#### Task directions:
Check every line in the records below for the word "pose" and report how many have it, nothing more.

#### Information shown:
★ ★ ★ ★ ★ ★ ★
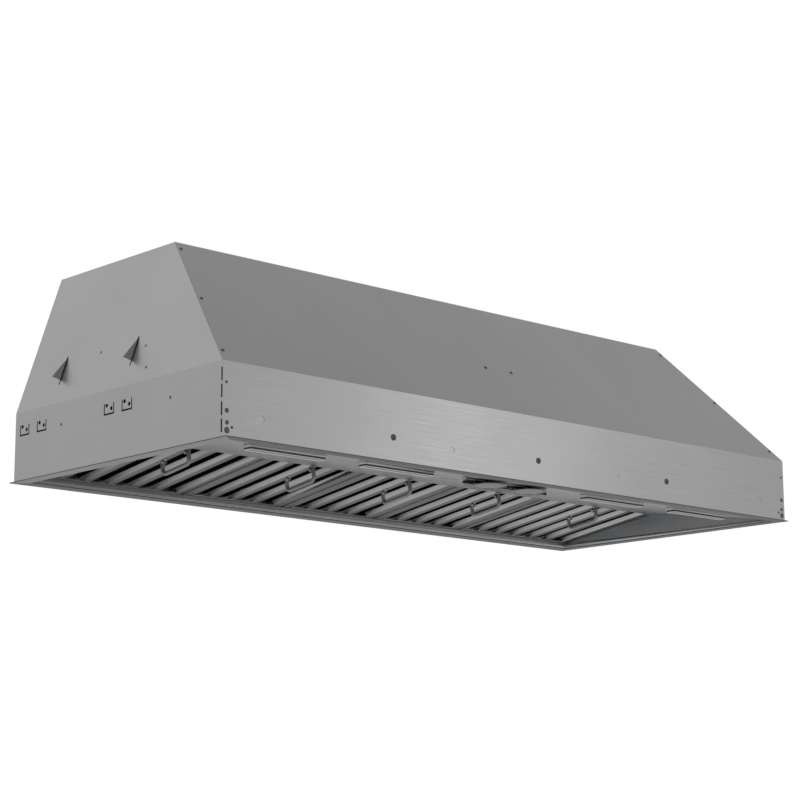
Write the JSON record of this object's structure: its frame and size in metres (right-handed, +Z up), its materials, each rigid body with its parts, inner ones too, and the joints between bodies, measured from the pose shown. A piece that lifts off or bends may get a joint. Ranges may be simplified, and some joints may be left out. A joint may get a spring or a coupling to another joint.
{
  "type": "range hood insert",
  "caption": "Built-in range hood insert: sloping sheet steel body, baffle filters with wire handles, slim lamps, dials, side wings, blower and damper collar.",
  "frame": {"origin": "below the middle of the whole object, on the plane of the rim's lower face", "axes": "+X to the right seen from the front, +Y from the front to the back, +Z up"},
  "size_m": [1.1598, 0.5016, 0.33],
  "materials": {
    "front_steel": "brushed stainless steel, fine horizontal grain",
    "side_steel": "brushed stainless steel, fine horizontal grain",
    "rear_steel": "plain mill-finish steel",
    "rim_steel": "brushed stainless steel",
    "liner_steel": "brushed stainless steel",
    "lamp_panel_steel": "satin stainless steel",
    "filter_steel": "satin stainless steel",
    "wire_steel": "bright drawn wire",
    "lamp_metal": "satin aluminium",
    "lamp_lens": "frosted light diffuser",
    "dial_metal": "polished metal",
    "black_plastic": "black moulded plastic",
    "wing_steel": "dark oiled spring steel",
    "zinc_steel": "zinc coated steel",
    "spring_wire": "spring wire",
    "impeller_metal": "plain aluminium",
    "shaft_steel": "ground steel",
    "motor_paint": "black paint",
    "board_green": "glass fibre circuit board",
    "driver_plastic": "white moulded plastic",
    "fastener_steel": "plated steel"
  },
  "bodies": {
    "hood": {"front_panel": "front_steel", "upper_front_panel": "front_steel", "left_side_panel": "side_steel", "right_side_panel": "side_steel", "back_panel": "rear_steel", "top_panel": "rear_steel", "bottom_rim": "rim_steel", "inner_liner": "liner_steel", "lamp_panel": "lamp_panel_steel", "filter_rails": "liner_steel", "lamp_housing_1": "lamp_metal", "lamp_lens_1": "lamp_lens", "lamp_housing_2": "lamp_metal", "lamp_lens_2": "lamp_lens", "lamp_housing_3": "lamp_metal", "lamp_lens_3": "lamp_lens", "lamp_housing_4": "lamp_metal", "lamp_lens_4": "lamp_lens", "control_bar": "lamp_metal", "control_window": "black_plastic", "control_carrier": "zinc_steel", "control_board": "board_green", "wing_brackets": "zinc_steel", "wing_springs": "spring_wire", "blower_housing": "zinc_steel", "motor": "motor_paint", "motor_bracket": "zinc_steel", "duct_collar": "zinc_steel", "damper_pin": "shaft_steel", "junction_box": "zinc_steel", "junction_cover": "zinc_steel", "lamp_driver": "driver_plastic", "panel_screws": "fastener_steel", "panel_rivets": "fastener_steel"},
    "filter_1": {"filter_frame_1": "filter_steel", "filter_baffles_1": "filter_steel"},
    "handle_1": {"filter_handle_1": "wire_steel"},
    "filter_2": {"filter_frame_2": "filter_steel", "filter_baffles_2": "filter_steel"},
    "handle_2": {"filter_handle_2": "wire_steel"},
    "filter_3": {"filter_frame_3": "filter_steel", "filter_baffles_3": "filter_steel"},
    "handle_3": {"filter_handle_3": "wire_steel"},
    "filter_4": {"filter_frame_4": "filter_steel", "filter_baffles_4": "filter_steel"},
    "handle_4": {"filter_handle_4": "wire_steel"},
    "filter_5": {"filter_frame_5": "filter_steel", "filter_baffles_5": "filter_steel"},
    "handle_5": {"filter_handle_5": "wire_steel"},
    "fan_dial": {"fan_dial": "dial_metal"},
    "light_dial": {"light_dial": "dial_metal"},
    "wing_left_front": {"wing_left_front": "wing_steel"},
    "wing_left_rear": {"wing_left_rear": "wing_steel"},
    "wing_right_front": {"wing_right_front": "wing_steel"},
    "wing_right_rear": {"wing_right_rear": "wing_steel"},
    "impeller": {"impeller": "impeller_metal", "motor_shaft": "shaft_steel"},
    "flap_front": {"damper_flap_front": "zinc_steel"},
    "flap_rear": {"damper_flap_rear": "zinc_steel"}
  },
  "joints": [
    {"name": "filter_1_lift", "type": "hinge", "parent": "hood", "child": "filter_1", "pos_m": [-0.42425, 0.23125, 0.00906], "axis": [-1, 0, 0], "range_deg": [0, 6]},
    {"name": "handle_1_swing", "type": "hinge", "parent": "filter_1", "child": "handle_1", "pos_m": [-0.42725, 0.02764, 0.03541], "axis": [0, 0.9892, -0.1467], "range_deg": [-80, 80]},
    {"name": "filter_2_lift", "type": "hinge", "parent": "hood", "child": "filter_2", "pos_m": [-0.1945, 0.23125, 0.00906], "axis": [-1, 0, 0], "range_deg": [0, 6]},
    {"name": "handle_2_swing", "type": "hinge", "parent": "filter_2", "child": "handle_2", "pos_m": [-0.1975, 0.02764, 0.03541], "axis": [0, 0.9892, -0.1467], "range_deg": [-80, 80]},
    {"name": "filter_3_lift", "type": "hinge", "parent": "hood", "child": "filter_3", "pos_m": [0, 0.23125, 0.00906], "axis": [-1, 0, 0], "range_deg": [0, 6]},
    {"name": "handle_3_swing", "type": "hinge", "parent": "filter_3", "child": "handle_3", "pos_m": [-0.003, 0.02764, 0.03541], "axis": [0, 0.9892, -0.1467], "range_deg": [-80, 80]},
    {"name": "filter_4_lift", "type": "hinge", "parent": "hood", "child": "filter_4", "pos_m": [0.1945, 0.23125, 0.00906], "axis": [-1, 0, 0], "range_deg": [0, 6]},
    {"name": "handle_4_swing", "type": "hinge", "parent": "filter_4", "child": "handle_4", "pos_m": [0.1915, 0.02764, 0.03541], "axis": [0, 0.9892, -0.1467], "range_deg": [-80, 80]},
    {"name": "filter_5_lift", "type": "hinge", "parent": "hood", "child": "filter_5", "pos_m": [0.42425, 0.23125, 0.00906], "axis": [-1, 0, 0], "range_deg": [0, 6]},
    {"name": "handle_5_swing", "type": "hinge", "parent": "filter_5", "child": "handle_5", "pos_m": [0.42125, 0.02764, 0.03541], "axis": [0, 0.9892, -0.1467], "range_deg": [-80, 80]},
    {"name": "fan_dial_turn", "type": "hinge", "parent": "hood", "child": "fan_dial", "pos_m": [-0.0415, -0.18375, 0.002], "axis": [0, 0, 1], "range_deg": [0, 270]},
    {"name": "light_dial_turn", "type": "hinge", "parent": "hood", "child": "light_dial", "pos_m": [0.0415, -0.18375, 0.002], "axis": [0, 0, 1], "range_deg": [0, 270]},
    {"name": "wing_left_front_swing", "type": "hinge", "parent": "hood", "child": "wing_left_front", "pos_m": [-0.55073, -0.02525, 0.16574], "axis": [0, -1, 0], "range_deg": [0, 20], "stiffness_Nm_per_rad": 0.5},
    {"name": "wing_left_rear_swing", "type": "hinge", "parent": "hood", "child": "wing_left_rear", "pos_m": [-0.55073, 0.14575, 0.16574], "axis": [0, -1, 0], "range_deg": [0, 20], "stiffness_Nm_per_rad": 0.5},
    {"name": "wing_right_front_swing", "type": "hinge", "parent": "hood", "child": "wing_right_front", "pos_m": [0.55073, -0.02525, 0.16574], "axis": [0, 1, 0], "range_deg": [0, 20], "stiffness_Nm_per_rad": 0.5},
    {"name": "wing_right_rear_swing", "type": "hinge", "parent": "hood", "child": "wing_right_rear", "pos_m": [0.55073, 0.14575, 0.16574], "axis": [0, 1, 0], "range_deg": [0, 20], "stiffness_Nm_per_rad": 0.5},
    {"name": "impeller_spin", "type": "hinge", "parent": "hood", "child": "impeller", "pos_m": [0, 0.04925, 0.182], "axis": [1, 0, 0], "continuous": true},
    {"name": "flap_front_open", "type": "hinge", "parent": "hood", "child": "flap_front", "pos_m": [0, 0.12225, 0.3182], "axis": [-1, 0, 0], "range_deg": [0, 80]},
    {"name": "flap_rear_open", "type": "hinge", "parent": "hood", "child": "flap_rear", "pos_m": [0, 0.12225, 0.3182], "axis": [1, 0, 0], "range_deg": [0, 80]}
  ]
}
★ ★ ★ ★ ★ ★ ★
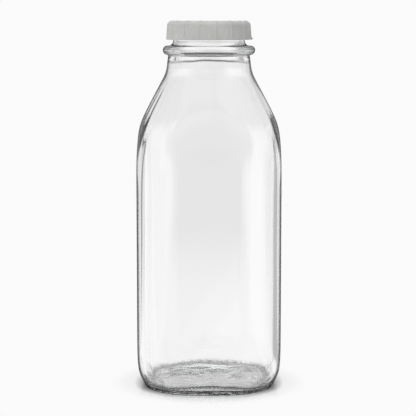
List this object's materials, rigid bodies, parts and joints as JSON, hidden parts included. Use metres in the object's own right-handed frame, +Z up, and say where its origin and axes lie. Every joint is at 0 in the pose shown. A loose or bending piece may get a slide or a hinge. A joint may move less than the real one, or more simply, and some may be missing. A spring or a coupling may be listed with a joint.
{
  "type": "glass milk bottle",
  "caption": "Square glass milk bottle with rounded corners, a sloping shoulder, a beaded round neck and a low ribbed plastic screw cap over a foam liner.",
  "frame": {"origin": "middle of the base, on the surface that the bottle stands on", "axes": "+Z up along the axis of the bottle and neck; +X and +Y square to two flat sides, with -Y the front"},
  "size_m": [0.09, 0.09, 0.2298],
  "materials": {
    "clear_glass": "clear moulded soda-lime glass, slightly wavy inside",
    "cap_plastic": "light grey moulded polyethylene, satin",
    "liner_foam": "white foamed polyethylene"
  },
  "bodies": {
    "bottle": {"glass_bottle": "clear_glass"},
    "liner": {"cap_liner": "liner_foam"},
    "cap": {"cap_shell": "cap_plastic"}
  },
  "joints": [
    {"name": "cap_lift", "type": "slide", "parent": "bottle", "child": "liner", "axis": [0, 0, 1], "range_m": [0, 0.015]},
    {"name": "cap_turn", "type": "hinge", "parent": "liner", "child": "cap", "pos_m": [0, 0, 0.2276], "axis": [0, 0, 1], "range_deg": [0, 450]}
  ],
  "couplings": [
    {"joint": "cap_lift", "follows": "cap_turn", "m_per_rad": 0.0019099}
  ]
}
★ ★ ★ ★ ★ ★ ★
#### Answer to the exercise:
2